Teaching Peer Reviews

This last week I had my second set of Peer Review for my third year appointment process. I’ve thought about the review process and then read one set of the reviews and have come to a few thoughts about my teaching.

The first thing that I’m thinking about is how important it is to come into the classroom feeling comfortable with your abilities and the material that you’re going to teach. I know that I’ve taught courses that were outside of my major areas of training and the classes have gone well. Likewise, I’ve taught courses in my major area and for whatever reason that particular course was mediocre at times. Many things can make a class successful or weak, however, in my experience the instructor’s attitude is extremely important to the class environment.

The second thing that I’m struck with is my readiness with examples for the students. I find that some days I won’t refer to the extra examples that I have up my sleeve for discussion and other times we’ll review all of them. I’ve taught the same class back to back, but different sections (or groups of students) and the classes are markedly different based on the students. A mentor once told me that she used to come to class with a planned joke. I never tried that—I find that if I have a joke to say it will come to me and there are times when the unplanned joke bombs. This is OK. They usually still laugh, but it’s a kind laugh at me and not the joke. I use American pronunciation for words and at times the Canadian students have laughed or asked for me to repeat a word—this is fine. I’ve never taken offense.

The third thing that might sound arbitrary in some ways, but many students today really expect most instructors to use some sort of technology. When you don’t use any technology or slides, it can come off as endearing or that you are out of touch with their learning needs. Now, whether or not you make the slides, outlines or technology available to them is another conversation! I have mixed feelings about this and will save my comments about this for a different blog post.
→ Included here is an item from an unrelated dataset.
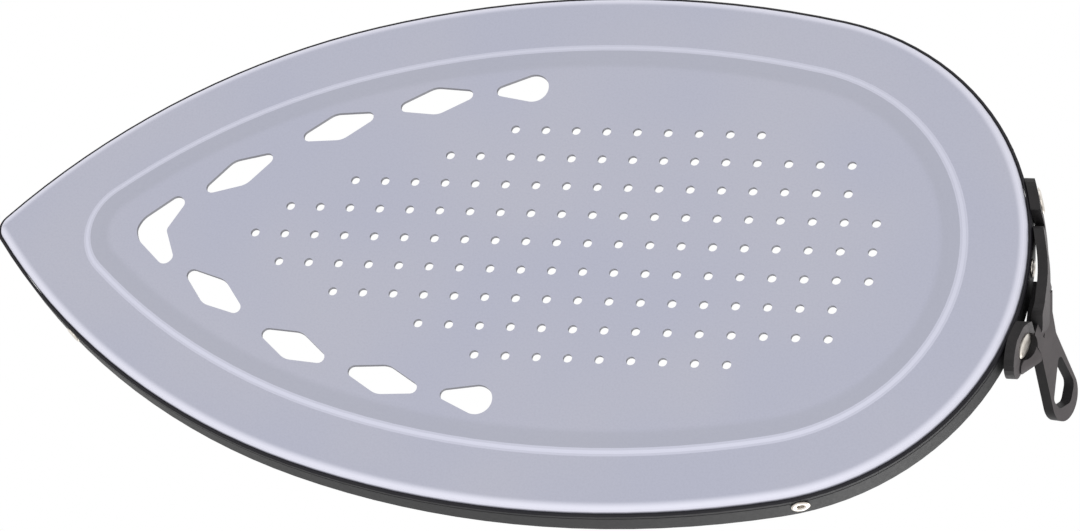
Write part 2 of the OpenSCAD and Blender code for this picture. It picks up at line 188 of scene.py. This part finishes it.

In my conversation with students, I have also found that they are not at ease with the instructor who only relies on notes and doesn’t walk around the room some. As a matter of fact, I noticed in my Peer Review that my apparent lack of use of notes was noted. Well, I did have a skeleton outline, but I didn’t really refer to it. I like to walk around the classroom and have heard this “tactic” keeps students awake (!) or focused. I get excited about the material at times and I just need to walk and talk.

As I’ve noted previously on this blog, I also learn from each class and look forward to my continued ruminations about my teaching. My teaching is a work in progress and I’m the first one to admit this.